As with all such concepts, where fire prevention is concerned, we can look at the maximum aspect or the minimal.  Simple, obvious steps could include keeping brush and shrubs away from your home structure, properly storing easily flammable items away from your primary structure and keeping yard and gardens free of things that might spontaneously cause combustion (like broken glass in extremely hot weather.)

On the other hand, consider a meeting with family members to discuss “escape procedures and routes.”   Can the children get safely out through the windows of their bedrooms?  If they are located on the upper story do you have an escape ladder?  Do they understand about how creating a draft by opening a door is a seriously wrong move?   How about “go bags”  in case you cannot stay at your home because of serious damage – a simple satchel in each family member’s closet!

Your local Fire Fighters team has lots of valuable information and recommendations – and so does your Mortgage loan officer!   It is in your Lender’s best interest, as well, to help you help them to protect their investment in you.  Just ask!

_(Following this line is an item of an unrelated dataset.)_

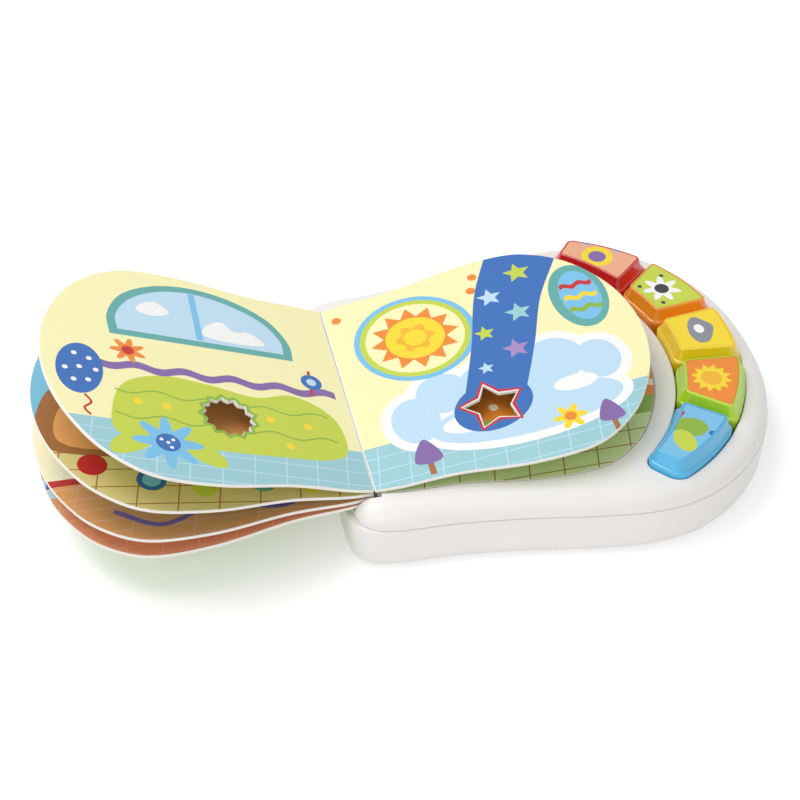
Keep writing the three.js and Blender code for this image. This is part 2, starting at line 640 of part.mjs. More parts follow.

Space here doesn’t allow the many more ways you can be prepared for something you hope – and plan – will not happen.  It’s like that seat belt example – we do that action because when we get on the road, the risks are right there, apparent and in front of us.  Threats like a disastrous fire seem remote.  It’s good to remember such tragedies don’t just happen to “other” folks.  Let’s take a lesson from recent events, and take preventative steps to reduce the risk to property and loved ones.